[Start]
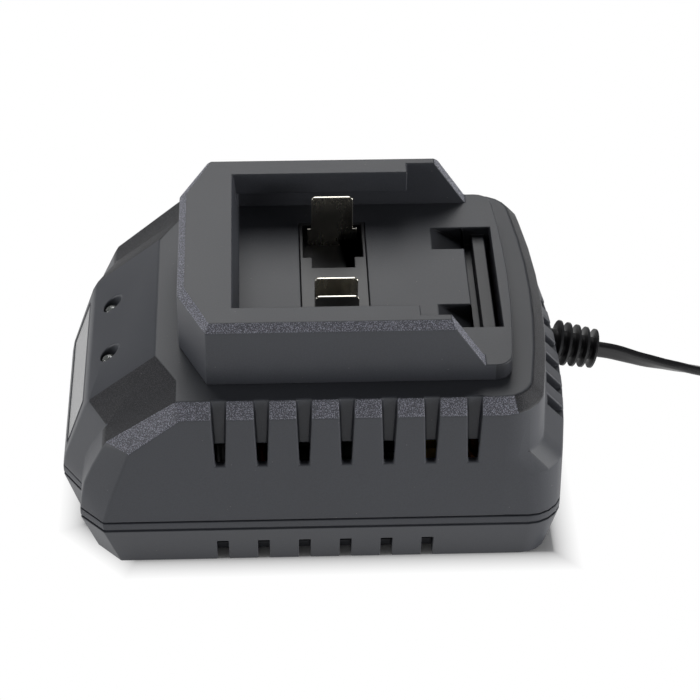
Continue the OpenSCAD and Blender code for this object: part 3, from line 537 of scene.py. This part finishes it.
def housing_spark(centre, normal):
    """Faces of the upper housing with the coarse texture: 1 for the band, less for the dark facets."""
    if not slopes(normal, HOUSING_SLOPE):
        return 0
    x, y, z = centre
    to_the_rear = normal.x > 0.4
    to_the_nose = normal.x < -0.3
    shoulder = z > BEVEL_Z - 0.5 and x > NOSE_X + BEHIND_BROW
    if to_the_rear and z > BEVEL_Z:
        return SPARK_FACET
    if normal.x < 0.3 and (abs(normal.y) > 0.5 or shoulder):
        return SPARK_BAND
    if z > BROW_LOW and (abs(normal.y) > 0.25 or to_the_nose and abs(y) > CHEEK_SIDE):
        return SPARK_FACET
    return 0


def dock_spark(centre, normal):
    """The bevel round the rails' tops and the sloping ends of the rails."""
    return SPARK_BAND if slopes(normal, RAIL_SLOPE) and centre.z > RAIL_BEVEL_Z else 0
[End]
[Start]
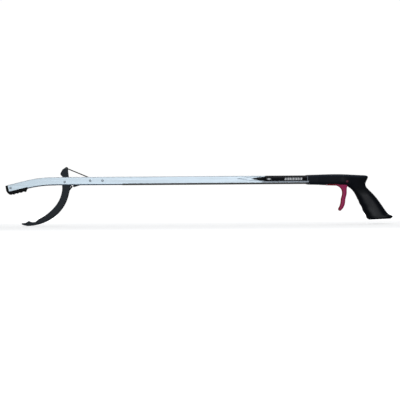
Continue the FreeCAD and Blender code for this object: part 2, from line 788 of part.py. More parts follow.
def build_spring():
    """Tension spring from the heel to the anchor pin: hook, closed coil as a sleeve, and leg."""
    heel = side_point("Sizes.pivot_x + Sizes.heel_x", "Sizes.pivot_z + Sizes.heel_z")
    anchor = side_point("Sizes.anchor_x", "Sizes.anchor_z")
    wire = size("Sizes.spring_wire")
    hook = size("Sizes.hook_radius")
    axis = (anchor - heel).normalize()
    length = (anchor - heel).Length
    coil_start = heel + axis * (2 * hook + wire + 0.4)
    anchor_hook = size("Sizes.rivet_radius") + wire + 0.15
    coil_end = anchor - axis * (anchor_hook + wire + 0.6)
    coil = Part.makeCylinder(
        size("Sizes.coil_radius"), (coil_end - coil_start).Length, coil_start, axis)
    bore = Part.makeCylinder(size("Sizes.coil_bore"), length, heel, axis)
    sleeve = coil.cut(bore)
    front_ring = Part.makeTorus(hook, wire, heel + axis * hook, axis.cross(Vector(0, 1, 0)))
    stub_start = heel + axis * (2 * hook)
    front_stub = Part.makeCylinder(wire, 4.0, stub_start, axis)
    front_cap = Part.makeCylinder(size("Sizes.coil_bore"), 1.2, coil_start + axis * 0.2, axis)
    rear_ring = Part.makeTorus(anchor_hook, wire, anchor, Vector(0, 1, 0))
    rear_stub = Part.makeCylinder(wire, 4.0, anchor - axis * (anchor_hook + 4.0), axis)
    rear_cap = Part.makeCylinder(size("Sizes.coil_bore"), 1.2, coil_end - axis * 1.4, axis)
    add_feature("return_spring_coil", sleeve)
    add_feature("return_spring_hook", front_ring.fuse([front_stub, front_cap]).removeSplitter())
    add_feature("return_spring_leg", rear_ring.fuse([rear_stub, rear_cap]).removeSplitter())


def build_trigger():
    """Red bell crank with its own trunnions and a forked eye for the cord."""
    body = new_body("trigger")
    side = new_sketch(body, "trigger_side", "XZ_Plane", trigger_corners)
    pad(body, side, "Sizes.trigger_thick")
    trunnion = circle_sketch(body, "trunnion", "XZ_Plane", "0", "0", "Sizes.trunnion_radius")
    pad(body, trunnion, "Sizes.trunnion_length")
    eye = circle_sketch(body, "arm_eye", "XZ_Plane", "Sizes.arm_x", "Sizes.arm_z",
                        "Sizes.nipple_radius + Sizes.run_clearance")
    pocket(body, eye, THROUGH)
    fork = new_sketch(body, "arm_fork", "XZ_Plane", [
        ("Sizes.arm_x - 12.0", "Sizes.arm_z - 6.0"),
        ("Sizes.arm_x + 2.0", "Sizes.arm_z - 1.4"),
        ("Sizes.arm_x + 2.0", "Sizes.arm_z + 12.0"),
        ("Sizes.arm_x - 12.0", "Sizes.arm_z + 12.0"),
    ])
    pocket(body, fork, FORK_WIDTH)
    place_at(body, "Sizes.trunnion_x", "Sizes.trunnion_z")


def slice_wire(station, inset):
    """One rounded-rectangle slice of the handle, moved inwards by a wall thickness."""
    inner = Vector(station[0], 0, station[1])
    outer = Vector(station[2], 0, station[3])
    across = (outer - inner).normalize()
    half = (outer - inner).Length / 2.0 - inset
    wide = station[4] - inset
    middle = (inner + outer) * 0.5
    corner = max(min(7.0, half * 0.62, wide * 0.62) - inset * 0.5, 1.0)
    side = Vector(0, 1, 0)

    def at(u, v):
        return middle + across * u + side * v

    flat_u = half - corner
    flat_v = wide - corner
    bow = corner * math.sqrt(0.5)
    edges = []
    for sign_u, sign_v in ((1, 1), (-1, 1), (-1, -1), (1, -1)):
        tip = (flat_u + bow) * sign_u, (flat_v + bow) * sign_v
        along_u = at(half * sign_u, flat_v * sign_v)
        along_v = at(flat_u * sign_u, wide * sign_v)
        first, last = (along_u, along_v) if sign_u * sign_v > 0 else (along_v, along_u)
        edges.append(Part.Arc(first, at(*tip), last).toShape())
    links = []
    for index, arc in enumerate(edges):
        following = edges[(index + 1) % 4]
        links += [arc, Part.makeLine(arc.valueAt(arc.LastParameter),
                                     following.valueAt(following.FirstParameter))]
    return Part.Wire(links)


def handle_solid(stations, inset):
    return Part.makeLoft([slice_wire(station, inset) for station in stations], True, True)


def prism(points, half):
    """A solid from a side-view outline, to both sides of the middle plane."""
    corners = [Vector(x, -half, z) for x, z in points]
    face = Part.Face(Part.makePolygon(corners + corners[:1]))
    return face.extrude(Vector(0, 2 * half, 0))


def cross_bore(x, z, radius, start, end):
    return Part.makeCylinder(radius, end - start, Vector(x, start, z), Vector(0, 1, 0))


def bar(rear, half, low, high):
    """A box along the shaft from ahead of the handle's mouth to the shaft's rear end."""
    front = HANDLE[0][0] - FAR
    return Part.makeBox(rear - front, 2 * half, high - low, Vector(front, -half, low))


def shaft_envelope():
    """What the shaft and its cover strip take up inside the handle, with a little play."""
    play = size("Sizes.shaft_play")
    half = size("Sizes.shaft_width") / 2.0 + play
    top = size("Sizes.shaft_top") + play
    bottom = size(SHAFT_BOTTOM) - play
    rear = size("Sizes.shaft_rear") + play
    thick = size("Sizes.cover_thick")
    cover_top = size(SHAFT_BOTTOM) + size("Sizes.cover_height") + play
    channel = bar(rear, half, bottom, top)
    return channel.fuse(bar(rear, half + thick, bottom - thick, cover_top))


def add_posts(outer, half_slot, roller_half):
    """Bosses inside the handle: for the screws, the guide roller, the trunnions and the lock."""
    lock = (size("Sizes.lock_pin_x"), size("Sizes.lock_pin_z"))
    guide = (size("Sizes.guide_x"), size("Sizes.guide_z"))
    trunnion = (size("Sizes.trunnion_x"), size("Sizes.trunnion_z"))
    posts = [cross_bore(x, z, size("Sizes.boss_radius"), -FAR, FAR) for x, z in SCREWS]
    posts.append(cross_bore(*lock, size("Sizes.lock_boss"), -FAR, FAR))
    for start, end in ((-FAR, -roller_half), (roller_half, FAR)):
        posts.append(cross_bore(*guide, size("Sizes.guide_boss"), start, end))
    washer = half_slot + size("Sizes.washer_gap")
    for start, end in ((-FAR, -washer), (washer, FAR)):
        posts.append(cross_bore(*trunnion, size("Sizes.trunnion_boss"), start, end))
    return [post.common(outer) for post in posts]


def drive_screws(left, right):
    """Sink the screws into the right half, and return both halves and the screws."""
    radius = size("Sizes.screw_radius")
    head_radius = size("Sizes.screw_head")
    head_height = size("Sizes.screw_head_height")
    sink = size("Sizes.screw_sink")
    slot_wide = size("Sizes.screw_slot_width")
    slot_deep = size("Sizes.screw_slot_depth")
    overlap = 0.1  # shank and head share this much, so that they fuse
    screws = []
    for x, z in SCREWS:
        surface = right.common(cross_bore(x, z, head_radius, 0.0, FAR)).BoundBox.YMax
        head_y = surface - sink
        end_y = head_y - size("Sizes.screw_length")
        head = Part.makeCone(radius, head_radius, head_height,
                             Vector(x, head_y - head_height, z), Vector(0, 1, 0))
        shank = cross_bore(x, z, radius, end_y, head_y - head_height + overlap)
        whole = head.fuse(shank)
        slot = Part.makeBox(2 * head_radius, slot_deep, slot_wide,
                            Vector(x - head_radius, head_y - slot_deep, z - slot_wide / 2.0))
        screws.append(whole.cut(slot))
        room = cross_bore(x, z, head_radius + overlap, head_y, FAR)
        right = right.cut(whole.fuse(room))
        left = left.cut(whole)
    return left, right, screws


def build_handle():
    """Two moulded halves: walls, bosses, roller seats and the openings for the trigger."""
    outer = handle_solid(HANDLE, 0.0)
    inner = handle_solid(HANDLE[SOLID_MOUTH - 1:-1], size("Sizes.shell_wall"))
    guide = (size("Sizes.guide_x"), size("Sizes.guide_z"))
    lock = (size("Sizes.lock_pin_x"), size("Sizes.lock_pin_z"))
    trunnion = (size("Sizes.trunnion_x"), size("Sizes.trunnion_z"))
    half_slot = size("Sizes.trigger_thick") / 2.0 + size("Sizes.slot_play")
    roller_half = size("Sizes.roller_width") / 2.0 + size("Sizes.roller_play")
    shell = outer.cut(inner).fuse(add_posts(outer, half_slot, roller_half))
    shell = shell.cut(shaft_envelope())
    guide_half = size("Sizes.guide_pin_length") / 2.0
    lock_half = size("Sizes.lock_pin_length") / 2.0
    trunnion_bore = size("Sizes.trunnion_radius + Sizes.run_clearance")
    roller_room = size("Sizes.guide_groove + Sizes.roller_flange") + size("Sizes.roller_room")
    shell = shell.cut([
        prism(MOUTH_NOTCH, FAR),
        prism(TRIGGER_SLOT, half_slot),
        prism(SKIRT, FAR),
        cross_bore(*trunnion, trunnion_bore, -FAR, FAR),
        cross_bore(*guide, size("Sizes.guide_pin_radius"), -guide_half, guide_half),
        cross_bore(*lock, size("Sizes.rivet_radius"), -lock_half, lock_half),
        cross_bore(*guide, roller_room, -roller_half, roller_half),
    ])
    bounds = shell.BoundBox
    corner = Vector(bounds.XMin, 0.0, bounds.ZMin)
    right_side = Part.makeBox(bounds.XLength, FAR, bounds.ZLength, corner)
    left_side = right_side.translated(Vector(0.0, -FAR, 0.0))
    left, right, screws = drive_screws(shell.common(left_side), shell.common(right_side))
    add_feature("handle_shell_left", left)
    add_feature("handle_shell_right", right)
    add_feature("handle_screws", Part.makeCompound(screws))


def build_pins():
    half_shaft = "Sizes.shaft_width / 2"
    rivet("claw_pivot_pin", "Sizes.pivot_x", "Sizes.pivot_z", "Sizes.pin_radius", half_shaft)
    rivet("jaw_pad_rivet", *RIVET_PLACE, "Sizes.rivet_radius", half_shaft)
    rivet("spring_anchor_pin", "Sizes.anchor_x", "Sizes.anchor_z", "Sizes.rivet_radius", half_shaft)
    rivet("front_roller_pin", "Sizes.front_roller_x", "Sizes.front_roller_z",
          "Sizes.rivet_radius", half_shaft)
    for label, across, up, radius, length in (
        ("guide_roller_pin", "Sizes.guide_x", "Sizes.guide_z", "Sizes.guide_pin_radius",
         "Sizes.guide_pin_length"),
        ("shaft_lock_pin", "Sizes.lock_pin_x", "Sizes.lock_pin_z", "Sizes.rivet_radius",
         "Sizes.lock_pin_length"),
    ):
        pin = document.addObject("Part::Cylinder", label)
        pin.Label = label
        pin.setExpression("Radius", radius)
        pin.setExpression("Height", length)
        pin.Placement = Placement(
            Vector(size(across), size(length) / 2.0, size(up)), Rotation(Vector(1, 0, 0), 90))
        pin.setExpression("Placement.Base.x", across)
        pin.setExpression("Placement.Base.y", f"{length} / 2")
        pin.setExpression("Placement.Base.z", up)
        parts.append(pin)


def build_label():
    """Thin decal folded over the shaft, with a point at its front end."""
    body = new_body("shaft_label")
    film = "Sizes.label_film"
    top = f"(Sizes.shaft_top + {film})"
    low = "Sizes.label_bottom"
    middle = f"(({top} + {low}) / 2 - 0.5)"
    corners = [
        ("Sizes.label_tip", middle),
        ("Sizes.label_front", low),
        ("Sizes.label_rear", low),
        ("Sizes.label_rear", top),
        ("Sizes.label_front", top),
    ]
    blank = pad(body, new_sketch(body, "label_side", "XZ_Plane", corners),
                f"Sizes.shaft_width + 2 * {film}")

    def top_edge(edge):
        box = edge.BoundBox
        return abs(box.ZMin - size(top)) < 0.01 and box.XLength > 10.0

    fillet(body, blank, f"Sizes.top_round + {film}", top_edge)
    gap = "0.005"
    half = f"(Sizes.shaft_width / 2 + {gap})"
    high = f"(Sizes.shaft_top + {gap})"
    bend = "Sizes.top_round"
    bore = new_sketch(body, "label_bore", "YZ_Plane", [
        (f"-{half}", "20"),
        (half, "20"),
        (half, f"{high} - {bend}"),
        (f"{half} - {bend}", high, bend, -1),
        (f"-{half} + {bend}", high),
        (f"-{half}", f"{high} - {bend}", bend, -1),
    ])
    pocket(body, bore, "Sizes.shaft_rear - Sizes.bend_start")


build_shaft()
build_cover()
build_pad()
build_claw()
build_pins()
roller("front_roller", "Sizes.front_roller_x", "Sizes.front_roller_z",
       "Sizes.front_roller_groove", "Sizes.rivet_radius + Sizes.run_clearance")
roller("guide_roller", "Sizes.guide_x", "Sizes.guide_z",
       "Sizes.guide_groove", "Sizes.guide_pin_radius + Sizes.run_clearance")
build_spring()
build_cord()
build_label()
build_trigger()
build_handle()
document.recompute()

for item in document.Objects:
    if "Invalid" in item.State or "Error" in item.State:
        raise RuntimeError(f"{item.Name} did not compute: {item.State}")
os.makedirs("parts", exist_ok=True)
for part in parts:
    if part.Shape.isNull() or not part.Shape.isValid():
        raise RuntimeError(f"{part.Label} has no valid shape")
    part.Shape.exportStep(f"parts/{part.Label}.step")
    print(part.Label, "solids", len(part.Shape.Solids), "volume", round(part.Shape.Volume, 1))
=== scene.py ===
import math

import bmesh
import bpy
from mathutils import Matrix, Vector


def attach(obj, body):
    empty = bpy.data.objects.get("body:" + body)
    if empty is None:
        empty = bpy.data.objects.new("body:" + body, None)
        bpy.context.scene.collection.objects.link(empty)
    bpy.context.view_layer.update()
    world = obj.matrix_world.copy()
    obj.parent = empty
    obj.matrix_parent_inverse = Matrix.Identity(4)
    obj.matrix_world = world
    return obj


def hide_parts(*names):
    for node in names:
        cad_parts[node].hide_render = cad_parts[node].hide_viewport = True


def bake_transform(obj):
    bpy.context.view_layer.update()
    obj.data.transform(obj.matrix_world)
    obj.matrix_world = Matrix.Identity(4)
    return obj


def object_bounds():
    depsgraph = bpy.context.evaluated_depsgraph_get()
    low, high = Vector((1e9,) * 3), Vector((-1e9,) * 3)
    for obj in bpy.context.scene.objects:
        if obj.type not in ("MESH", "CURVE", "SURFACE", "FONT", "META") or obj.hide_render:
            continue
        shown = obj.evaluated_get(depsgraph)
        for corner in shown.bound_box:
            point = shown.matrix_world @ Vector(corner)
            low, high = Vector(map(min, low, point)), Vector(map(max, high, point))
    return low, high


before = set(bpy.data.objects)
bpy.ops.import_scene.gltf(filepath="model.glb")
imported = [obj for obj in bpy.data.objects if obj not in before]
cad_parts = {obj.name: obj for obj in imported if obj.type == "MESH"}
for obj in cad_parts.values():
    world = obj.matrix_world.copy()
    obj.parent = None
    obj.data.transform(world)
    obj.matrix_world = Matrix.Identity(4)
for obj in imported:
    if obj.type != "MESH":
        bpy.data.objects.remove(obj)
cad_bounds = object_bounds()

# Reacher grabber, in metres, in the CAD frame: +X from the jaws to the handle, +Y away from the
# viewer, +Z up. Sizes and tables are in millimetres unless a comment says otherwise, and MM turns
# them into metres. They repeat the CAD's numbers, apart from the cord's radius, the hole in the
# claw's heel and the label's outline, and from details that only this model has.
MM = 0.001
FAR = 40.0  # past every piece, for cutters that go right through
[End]
*Requirement:* Start at the line with "build_shaft()", stop at the line with "return low, high", and return every line in that stretch exactly, those two included.

*The output:*
build_shaft()
build_cover()
build_pad()
build_claw()
build_pins()
roller("front_roller", "Sizes.front_roller_x", "Sizes.front_roller_z",
       "Sizes.front_roller_groove", "Sizes.rivet_radius + Sizes.run_clearance")
roller("guide_roller", "Sizes.guide_x", "Sizes.guide_z",
       "Sizes.guide_groove", "Sizes.guide_pin_radius + Sizes.run_clearance")
build_spring()
build_cord()
build_label()
build_trigger()
build_handle()
document.recompute()

for item in document.Objects:
    if "Invalid" in item.State or "Error" in item.State:
        raise RuntimeError(f"{item.Name} did not compute: {item.State}")
os.makedirs("parts", exist_ok=True)
for part in parts:
    if part.Shape.isNull() or not part.Shape.isValid():
        raise RuntimeError(f"{part.Label} has no valid shape")
    part.Shape.exportStep(f"parts/{part.Label}.step")
    print(part.Label, "solids", len(part.Shape.Solids), "volume", round(part.Shape.Volume, 1))
=== scene.py ===
import math

import bmesh
import bpy
from mathutils import Matrix, Vector


def attach(obj, body):
    empty = bpy.data.objects.get("body:" + body)
    if empty is None:
        empty = bpy.data.objects.new("body:" + body, None)
        bpy.context.scene.collection.objects.link(empty)
    bpy.context.view_layer.update()
    world = obj.matrix_world.copy()
    obj.parent = empty
    obj.matrix_parent_inverse = Matrix.Identity(4)
    obj.matrix_world = world
    return obj


def hide_parts(*names):
    for node in names:
        cad_parts[node].hide_render = cad_parts[node].hide_viewport = True


def bake_transform(obj):
    bpy.context.view_layer.update()
    obj.data.transform(obj.matrix_world)
    obj.matrix_world = Matrix.Identity(4)
    return obj


def object_bounds():
    depsgraph = bpy.context.evaluated_depsgraph_get()
    low, high = Vector((1e9,) * 3), Vector((-1e9,) * 3)
    for obj in bpy.context.scene.objects:
        if obj.type not in ("MESH", "CURVE", "SURFACE", "FONT", "META") or obj.hide_render:
            continue
        shown = obj.evaluated_get(depsgraph)
        for corner in shown.bound_box:
            point = shown.matrix_world @ Vector(corner)
            low, high = Vector(map(min, low, point)), Vector(map(max, high, point))
    return low, high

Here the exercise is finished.